Shortly you'll be able to hear what Randy told us (on demand). He was outspoken, excited, and extremely likeable. He told us about the first recording, and how he never envisioned touring until Columbia Records insisted. Wait till you hear about the two seedy managers who eventually bought him out. Randy shares his opinions about the nastiness of the music business including a recent run in with PBS! He told us about Burl Ives, Tennessee Ernie Ford, and about being in the film "Thunder Road" with Robert Mitchum. Above all, he has few regrets; he puts songwriting first among his goals - he still writes daily.
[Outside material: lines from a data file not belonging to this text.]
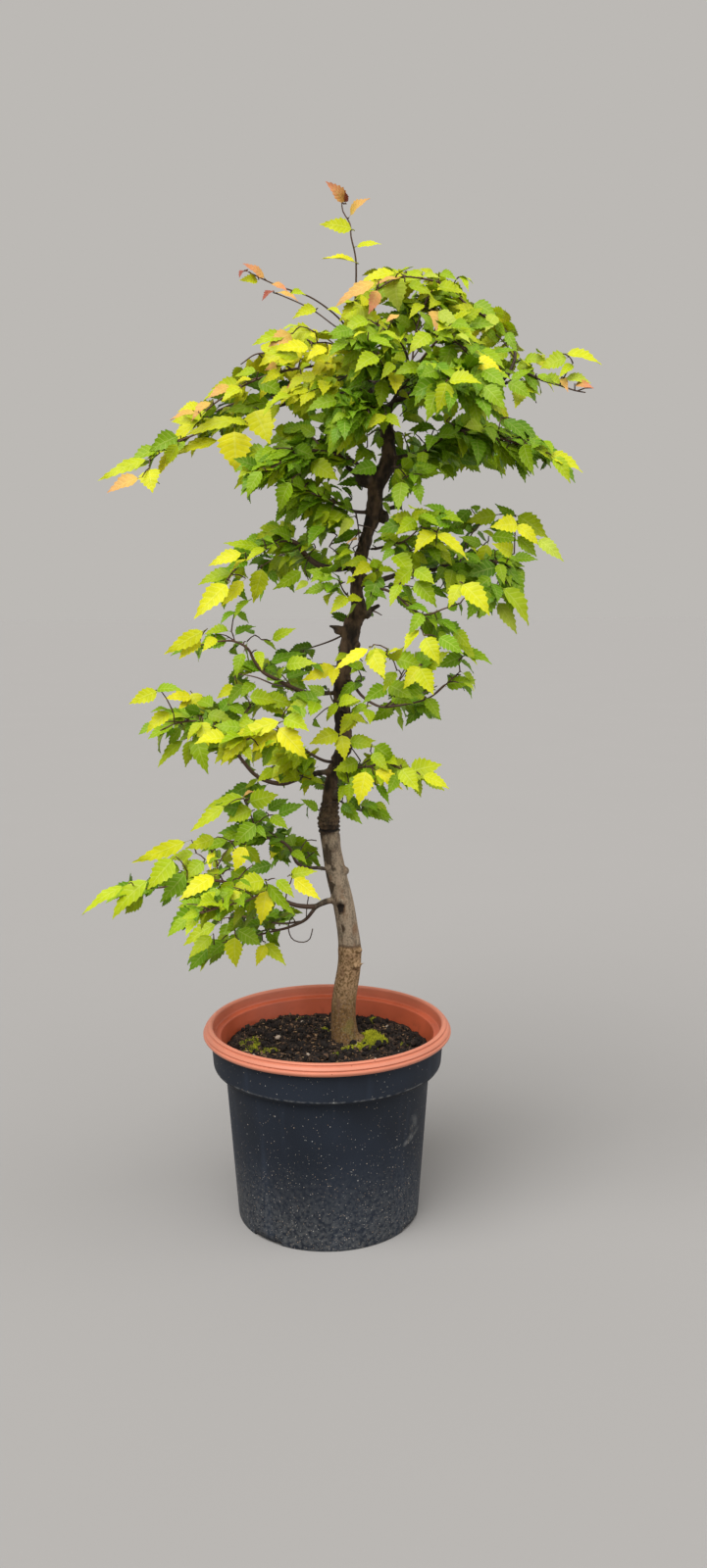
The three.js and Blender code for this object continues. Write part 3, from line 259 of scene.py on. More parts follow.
            (-48, 417, -12), (-62, 420, -14), (-74, 430, -16), (-80, 446, -18), (-86, 460, -18)]),
        Stem(1.5, start=3.2, fill=1.9, line=[(-40, 406, 16), (-52, 418, 40), (-66, 430, 58)]),
        Stem(0.8, start=3.6, line=[(-30, 402, -6), (-21, 417, -4), (-10, 417, -2)]),
        Stem(0.7, start=2.6, line=[(-20, 399, 0), (-12, 405, 2)]),
    ]),
    Spray("spray_low_left", wood=34, bare=56, fresh=0.62, stems=[
        Stem(3.3, fill=2, line=[(8, 352, 9), (-2, 350, 3), (-12, 345, -4), (-25, 345, -8), (-38, 348, -12),
            (-68, 361, -20), (-90, 364, -24), (-108, 372, -28), (-130, 374, -32), (-156, 370, -36),
            (-182, 366, -40), (-206, 366, -42)]),
        Stem(1.2, start=7.1, fill=2, line=[(-116, 384, -20), (-118, 396, -14), (-124, 408, -8)]),
        Stem(1.5, start=5, fill=2, line=[(-84, 352, -44), (-108, 346, -62), (-134, 338, -76)]),
        Stem(1, start=4.2, line=[(-42, 362, -16), (-38, 372, -18), (-36, 379, -18)]),
    ]),
    Spray("spray_low_left_hanging", wood=26, bare=66, fresh=0.54, stems=[
        Stem(2.6, fill=1.6, line=[(8, 351, 9), (-3, 348, 6), (-12, 343, 6), (-19, 334, 6), (-26, 328, 6),
            (-43, 321, 4), (-56, 318, 2), (-79, 312, -4), (-100, 308, -10), (-122, 302, -14)]),
        Stem(1.6, start=4, fill=1.6, line=[(-52, 326, 30), (-72, 332, 52), (-96, 334, 70), (-122, 330, 84)]),
        Stem(0.9, start=4.4, line=[(-37, 333, 8), (-41, 324, 10), (-40, 314, 12), (-35, 307, 14),
            (-25, 305, 14), (-18, 309, 13), (-15, 320, 12)]),
        Stem(0.7, start=3.4, line=[(-21, 344, 2), (-19, 356, -2)]),
    ]),
]

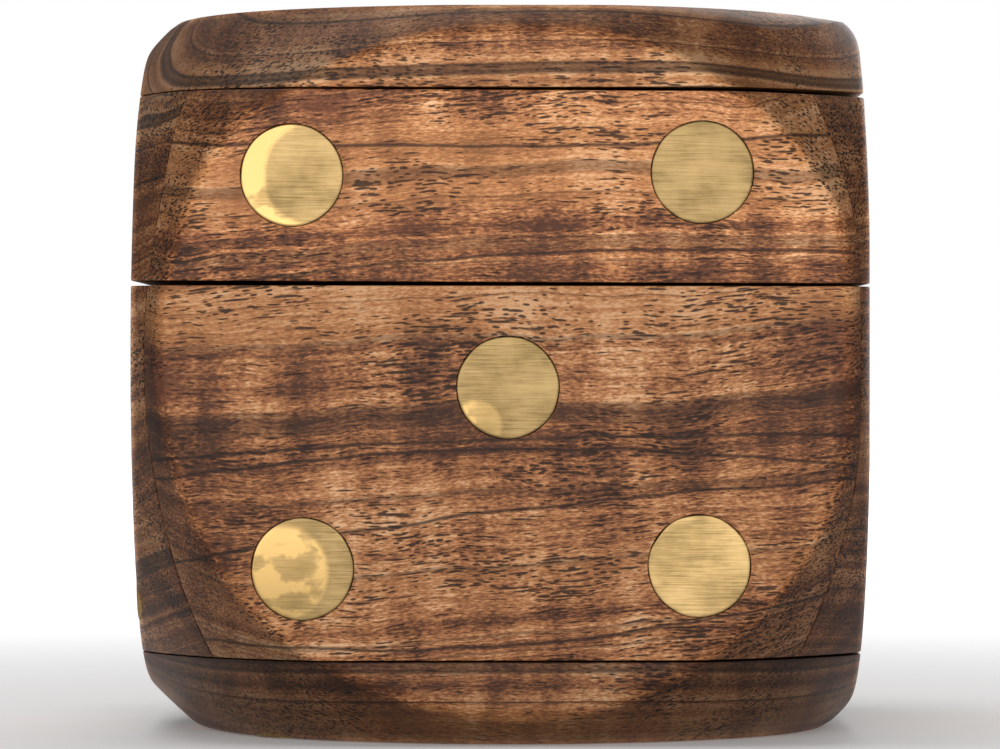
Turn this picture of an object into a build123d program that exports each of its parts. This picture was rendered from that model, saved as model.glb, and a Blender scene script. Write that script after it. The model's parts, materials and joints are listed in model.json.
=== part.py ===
from build123d import *
import os
from math import sqrt

# A hand-made wooden box in the shape of a rounded die, with inlaid brass pips, a lid that turns on two
# small butt hinges at the back, and five small dice inside. Millimetres. The origin is at the middle of
# the face that the box rests on, +Z is up, and the front (the "5" face) looks towards -Y.
os.makedirs("parts", exist_ok=True)

# The box: a glued-up cube, rounded to a sphere, then sawn into a body and a lid
side = 75.0
half = side / 2
base_thickness = 8.5
top_thickness = 8.5
wall_thickness = 9.5
inside = half - wall_thickness
round_radius = 51.7
round_centre = (0.9, 0.0, half + 0.6)

# Joint lines between the boards, as heights above the rest plane at the left and right faces
glue_line = 0.05
body_low = (base_thickness + 0.10, base_thickness + 0.22)
body_high = (46.50, 46.40)
lid_low = (47.00, 46.68)
lid_high = (side - top_thickness - 0.10, side - top_thickness - 0.50)

# Brass pips, discs cut from round rod and let in flush
pip_diameter = 10.3
pip_depth = 2.5
pip_clearance = 0.06
pip_pitch = 20.3
front_pip_places = [(-21.0, 20.1), (20.4, 20.4), (0.8, -1.3), (-19.9, -19.6), (20.1, -19.3)]

# Butt hinges: leaves let into the edges of the two back walls, barrel just behind the back face
hinge_places = (-18.0, 18.0)
hinge_length = 14.0
leaf_thickness = 0.8
leaf_gap = 0.1
leaf_reach = 8.3
barrel_radius = 1.6
barrel_stand_off = 1.75
axis_y = half + barrel_stand_off
axis_z = 46.65
pin_radius = 0.7
pin_head_radius = 1.1
pin_head_thickness = 0.4
pin_clearance = 0.05
knuckle_gap = 0.15
knuckle_root = 2.1
let_in_clearance = 0.08

# Countersunk brass screws
screw_offset = 4.2
screw_y = half - 4.2
screw_head_radius = 1.4
screw_head_depth = 0.7
screw_shank_radius = 0.75
screw_length = 6.5
screw_point = 1.2
screw_slot_width = 0.35
screw_slot_depth = 0.3
screw_slot_turn = 25
screw_clearance = 0.03

# Small dice, loose on the floor of the box
die_side = 16.0
die_round_radius = 11.4
die_pip_diameter = 2.4
die_pip_depth = 0.8
die_pip_clearance = 0.03
die_pip_pitch = 4.0
die_float = 0.03
die_places = [
    # x, y, turn about Z, turn about X, turn about Y
    (-16.4, -15.6, 7.0, 0, 0),
    (15.8, -16.0, -11.0, 90, 0),
    (0.6, 0.8, 21.0, 0, 90),
    (-15.9, 16.3, -6.0, 180, 0),
    (16.5, 15.7, 12.0, 0, 270),
]

# Pip patterns, in steps of the pip pitch, for a face seen from outside with its up direction up
patterns = {
    1: [(0, 0)],
    2: [(-1, 1), (1, -1)],
    3: [(-1, 1), (0, 0), (1, -1)],
    4: [(-1, 1), (1, 1), (-1, -1), (1, -1)],
    5: [(-1, 1), (1, 1), (0, 0), (-1, -1), (1, -1)],
    6: [(-1, 1), (1, 1), (-1, 0), (1, 0), (-1, -1), (1, -1)],
}

# The number on each face, with the face's outward direction and the direction of its first step
die_faces = {
    "front": (5, (0, -1, 0), (1, 0, 0)),
    "back": (2, (0, 1, 0), (-1, 0, 0)),
    "left": (3, (-1, 0, 0), (0, -1, 0)),
    "right": (4, (1, 0, 0), (0, 1, 0)),
    "top": (1, (0, 0, 1), (1, 0, 0)),
    "base": (6, (0, 0, -1), (1, 0, 0)),
}


def slab(low, high):
    """A block between two corners."""
    size = [h - l for l, h in zip(low, high)]
    middle = [(h + l) / 2 for l, h in zip(low, high)]
    return Pos(*middle) * Box(*size)


def rod(radius, start, direction, length):
    """A round rod from a point, along a direction."""
    return extrude(Plane(start, z_dir=direction) * Circle(radius), length)


def rounding():
    """The sphere that the edges and corners of the glued-up cube are rounded to."""
    return Pos(*round_centre) * Sphere(round_radius)


def band(low, high):
    """A level of the box, between heights that differ a little at the left and right faces."""
    corners = [(-half, low[0]), (half, low[1]), (half, high[1]), (-half, high[0])]
    face = Plane.XZ * make_face(Polyline(*corners, close=True))
    return extrude(face, half, both=True)


def mitred_wall(outward):
    """A quarter of the square frame of walls, cut at 45 degrees, on the side that outward points to."""
    back_off = glue_line / sqrt(2)
    outline = [
        (inside, -inside + back_off),
        (side, -side + back_off),
        (side, side - back_off),
        (inside, inside - back_off),
    ]
    turn = {"right": 0, "back": 90, "left": 180, "front": 270}[outward]
    return Rot(0, 0, turn) * extrude(make_face(Polyline(*outline, close=True)), side)


def face_frame(face_name, spread, centre_height):
    """The plane of a face of a die: its middle, its outward normal and its first step direction."""
    number, normal, across = die_faces[face_name]
    middle = [spread * n for n in normal]
    middle[2] += centre_height
    return number, Plane(middle, x_dir=across, z_dir=normal)


def pip_places(face_name):
    """Pip centres on a face of the box, across and up from the middle of the face."""
    number = die_faces[face_name][0]
    if face_name == "front":
        return front_pip_places
    return [(u * pip_pitch, v * pip_pitch) for u, v in patterns[number]]


def pip_discs(radius):
    """Every pip of the box as a disc of the given radius, by name."""
    discs = {}
    for face_name in die_faces:
        _, plane = face_frame(face_name, half, half)
        for count, (u, v) in enumerate(pip_places(face_name), 1):
            disc = plane * Pos(u, v, -pip_depth) * extrude(Circle(radius), pip_depth)
            discs[f"{face_name}_pip_{count}"] = disc
    return discs


def hinge_barrel(x, length, radius):
    """A round length of hinge barrel, centred at x on the hinge axis."""
    return rod(radius, (x - length / 2, axis_y, axis_z), (1, 0, 0), length)


def knuckle_spans(x):
    """The barrel split in three: the body leaf has the outer knuckles and the lid leaf the middle one."""
    third = hinge_length / 3
    width = third - knuckle_gap
    outer = [(x - third - knuckle_gap / 2, width), (x + third + knuckle_gap / 2, width)]
    return {"body": outer, "lid": [(x, width)]}


def leaf_heights(part):
    """The bottom and top of a hinge leaf: the body's lies just under the axis, the lid's just over it."""
    if part == "body":
        return axis_z - leaf_gap / 2 - leaf_thickness, axis_z - leaf_gap / 2
    return axis_z + leaf_gap / 2, axis_z + leaf_gap / 2 + leaf_thickness


def screw_at(x, part, grow=0.0):
    """A countersunk wood screw through a hinge leaf, into the wall under it or over it."""
    low, high = leaf_heights(part)
    down = -1 if part == "body" else 1
    surface = high if part == "body" else low
    head_plane = Plane((x, screw_y, surface), z_dir=(0, 0, down))
    shank_radius = screw_shank_radius + grow
    profile = [
        (0, 0),
        (screw_head_radius + grow, 0),
        (shank_radius, screw_head_depth + grow),
        (shank_radius, screw_length - screw_point),
        (0, screw_length + grow),
    ]
    half_section = Plane.XZ * make_face(Polyline(*profile, close=True))
    return head_plane * revolve(half_section, Axis.Z)


def screw_slot(x, part):
    """The straight driver slot in a screw's head."""
    low, high = leaf_heights(part)
    reach = screw_head_radius * 2
    surface = high if part == "body" else low
    place = Pos(x, screw_y, surface) * Rot(0, 0, screw_slot_turn)
    return place * Box(reach, screw_slot_width, screw_slot_depth * 2)


def screw_xs(x):
    """Where the two screws of a leaf stand along the hinge."""
    return [x - screw_offset, x + screw_offset]


def hinge_leaf(x, part):
    """One leaf with its knuckles, its pin hole and its countersunk screw holes."""
    low, high = leaf_heights(part)
    left, right = x - hinge_length / 2, x + hinge_length / 2
    plate = slab((left, axis_y - leaf_reach, low), (right, axis_y, high))
    leaf = plate - hinge_barrel(x, hinge_length * 2, barrel_stand_off)
    for middle, width in knuckle_spans(x)[part]:
        root = slab(
            (middle - width / 2, axis_y - knuckle_root, low),
            (middle + width / 2, axis_y, high),
        )
        leaf = leaf + root + hinge_barrel(middle, width, barrel_radius)
    leaf = leaf - hinge_barrel(x, hinge_length * 2, pin_radius + pin_clearance)
    for screw_x in screw_xs(x):
        leaf = leaf - screw_at(screw_x, part, screw_clearance)
    return leaf


def hinge_pin(x):
    """The pin, headed over at both ends of the barrel."""
    pin = hinge_barrel(x, hinge_length + pin_head_thickness, pin_radius)
    for end in (-1, 1):
        head_x = x + end * (hinge_length + pin_head_thickness) / 2
        pin = pin + hinge_barrel(head_x, pin_head_thickness, pin_head_radius)
    return pin


def hinge_recess(x, part):
    """The shallow housing that a leaf is let into, open at the back of the wall."""
    low, high = leaf_heights(part)
    edge = hinge_length / 2 + let_in_clearance
    inner = axis_y - leaf_reach - let_in_clearance
    if part == "body":
        return slab((x - edge, inner, low - let_in_clearance), (x + edge, side, axis_z))
    return slab((x - edge, inner, axis_z), (x + edge, side, high + let_in_clearance))


def wood_screw_holes(x, part):
    """The holes that the screws make in the wall behind a leaf."""
    return [screw_at(screw_x, part, screw_clearance) for screw_x in screw_xs(x)]


def build_walls(pip_holes):
    """The eight walls: four in the body, four in the lid, sawn apart at the parting line."""
    levels = {"body": band(body_low, body_high), "lid": band(lid_low, lid_high)}
    walls = {}
    for part, level in levels.items():
        for face_name in ("front", "back", "left", "right"):
            wall = level & mitred_wall(face_name) & rounding()
            for name, hole in pip_holes.items():
                if name.startswith(face_name):
                    wall = wall - hole
            if face_name == "back":
                for x in hinge_places:
                    wall = wall - hinge_recess(x, part)
                    for hole in wood_screw_holes(x, part):
                        wall = wall - hole
            walls[f"{part}_{face_name}_wall"] = wall
    return walls


def build_boards(pip_holes):
    """The base board and the lid's top board, with the pip holes in their faces."""
    base = slab((-half, -half, 0), (half, half, base_thickness)) & rounding()
    top = slab((-half, -half, side - top_thickness), (half, half, side)) & rounding()
    for name, hole in pip_holes.items():
        if name.startswith("base"):
            base = base - hole
        if name.startswith("top"):
            top = top - hole
    return {"base_board": base, "lid_top_board": top}


def die_pip_discs(radius):
    """The twenty-one pips of a small die, as discs about a die centred at the origin."""
    discs = []
    for face_name in die_faces:
        number, plane = face_frame(face_name, die_side / 2, 0)
        for u, v in patterns[number]:
            place = Pos(u * die_pip_pitch, v * die_pip_pitch, -die_pip_depth)
            discs.append(plane * place * extrude(Circle(radius), die_pip_depth))
    return discs


def build_dice():
    """Five dice, each rounded like the box, turned to show different numbers."""
    cube = Box(die_side, die_side, die_side) & Sphere(die_round_radius)
    for hole in die_pip_discs(die_pip_diameter / 2 + die_pip_clearance):
        cube = cube - hole
    pips = die_pip_discs(die_pip_diameter / 2)
    height = base_thickness + die_float + die_side / 2
    dice = {}
    for count, (x, y, about_z, about_x, about_y) in enumerate(die_places, 1):
        place = Pos(x, y, height) * Rot(0, 0, about_z) * Rot(about_x, about_y, 0)
        dice[f"die_{count}"] = place * cube
        dice[f"die_{count}_pips"] = Compound(children=[place * pip for pip in pips])
    return dice


def build_hinges():
    """Both hinges, with their screws grouped by the wall that they go into."""
    pieces = {}
    for hinge_name, x in zip(("left", "right"), hinge_places):
        pieces[f"{hinge_name}_hinge_body_leaf"] = hinge_leaf(x, "body")
        pieces[f"{hinge_name}_hinge_lid_leaf"] = hinge_leaf(x, "lid")
        pieces[f"{hinge_name}_hinge_pin"] = hinge_pin(x)
    for part in ("body", "lid"):
        screws = []
        for x in hinge_places:
            screws += [screw_at(screw_x, part) - screw_slot(screw_x, part) for screw_x in screw_xs(x)]
        pieces[f"{part}_hinge_screws"] = Compound(children=screws)
    return pieces


def build_all():
    pip_holes = pip_discs(pip_diameter / 2 + pip_clearance)
    pieces = {}
    pieces.update(build_boards(pip_holes))
    pieces.update(build_walls(pip_holes))
    for name, disc in pip_discs(pip_diameter / 2).items():
        pieces[name] = disc & rounding()
    pieces.update(build_hinges())
    pieces.update(build_dice())
    return pieces


for node, shape in build_all().items():
    export_step(shape, f"parts/{node}.step")
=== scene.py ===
import json
from math import cos, pi, radians, sin, sqrt

import bmesh
import bpy
import numpy as np
from mathutils import Matrix, Vector


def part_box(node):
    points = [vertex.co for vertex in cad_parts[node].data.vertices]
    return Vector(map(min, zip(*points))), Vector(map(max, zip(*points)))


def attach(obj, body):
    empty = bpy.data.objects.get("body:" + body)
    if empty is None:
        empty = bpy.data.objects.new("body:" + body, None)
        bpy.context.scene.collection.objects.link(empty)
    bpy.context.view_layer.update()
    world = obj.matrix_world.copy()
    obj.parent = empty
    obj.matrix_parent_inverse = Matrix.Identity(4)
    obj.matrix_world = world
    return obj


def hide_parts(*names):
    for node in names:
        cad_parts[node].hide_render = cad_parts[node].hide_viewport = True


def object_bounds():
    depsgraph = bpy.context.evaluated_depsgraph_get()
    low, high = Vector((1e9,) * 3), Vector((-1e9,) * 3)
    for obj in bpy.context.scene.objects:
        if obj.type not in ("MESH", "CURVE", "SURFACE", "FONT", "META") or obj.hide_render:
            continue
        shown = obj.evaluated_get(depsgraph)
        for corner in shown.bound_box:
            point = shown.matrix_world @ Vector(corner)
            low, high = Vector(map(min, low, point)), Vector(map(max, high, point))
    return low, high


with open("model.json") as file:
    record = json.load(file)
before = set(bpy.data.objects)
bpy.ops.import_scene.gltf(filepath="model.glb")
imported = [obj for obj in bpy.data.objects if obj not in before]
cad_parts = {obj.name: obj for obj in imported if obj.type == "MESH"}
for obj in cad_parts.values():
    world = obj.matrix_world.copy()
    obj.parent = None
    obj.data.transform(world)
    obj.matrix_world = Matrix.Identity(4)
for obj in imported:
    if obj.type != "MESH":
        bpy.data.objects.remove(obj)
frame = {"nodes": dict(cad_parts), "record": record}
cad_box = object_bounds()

# A wooden box shaped like a rounded die. The box's own lengths are in millimetres, and become metres in
# new_piece(). The studio round it is in metres.
MM = 0.001
HALF = cad_box[1].x / MM
HEIGHT = cad_box[1].z / MM
CENTRE = np.array((0.0, 0.0, HEIGHT / 2))

# The rounding: one sphere, hand sanded, so it is fuller towards some corners and fainter at others
ROUND_RADIUS = 51.7
ROUND_CENTRE = CENTRE + (0.9, 0.0, 0.6)
ROUND_LUMPS = [
    # direction, how much fuller, spread as the cosine's fall
    ((1, -0.1, 1), 1.1, 0.16),
    ((-1, -0.1, 1), -0.5, 0.16),
    ((-1, -0.1, -1), -1.0, 0.16),
    ((1, -0.1, -1), -0.4, 0.12),
    ((0, -1, 1), -0.8, 0.10),
    ((0, -1, -1), -0.2, 0.10),
    ((1, -1, 1), 0.6, 0.06),
    ((-1, -0.97, 0.84), 2.0, 0.015),
]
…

Other than music, he has been happily married for over 40 years and has an asparagus ranch in Northern California.
Randy and the gang were on TV first thing this morning. Al and I will attend the band rehearsal this afternoon, in which EVERYONE must audition. (I think I'll sit way in the back). The concert is tomorrow and the second concert is Sunday afternoon.
Saturday morning we're all headed to the mountains to see the wildflower explosion. The desert has received more rain than ever, and flowers are blooming that haven't bloomed in 200 years. Songwriter and all around good guy Jim Pipkin is organizing the expedition. The only bad part is that upon Jim's insistance we all have to get up at dawn. I didn't know musicians did that.
Hundreds of people are having a great time this week-end and there's one man who remains behind the scenes who is largely responsible. Bob Zucker from Acoustic Music Arizona decided to make this weekend happen and his energy is making a lot of people smile.
Say... do you have a question for Randy Sparks, Clarence Treat, or any of the Minstrels? If you do, e-mail Al at firstname.lastname@example.org. Al and I will take the questions to the group - they'll love it.
Amongst the cactus, and the mountains, and the sunshine life isn't so bad today.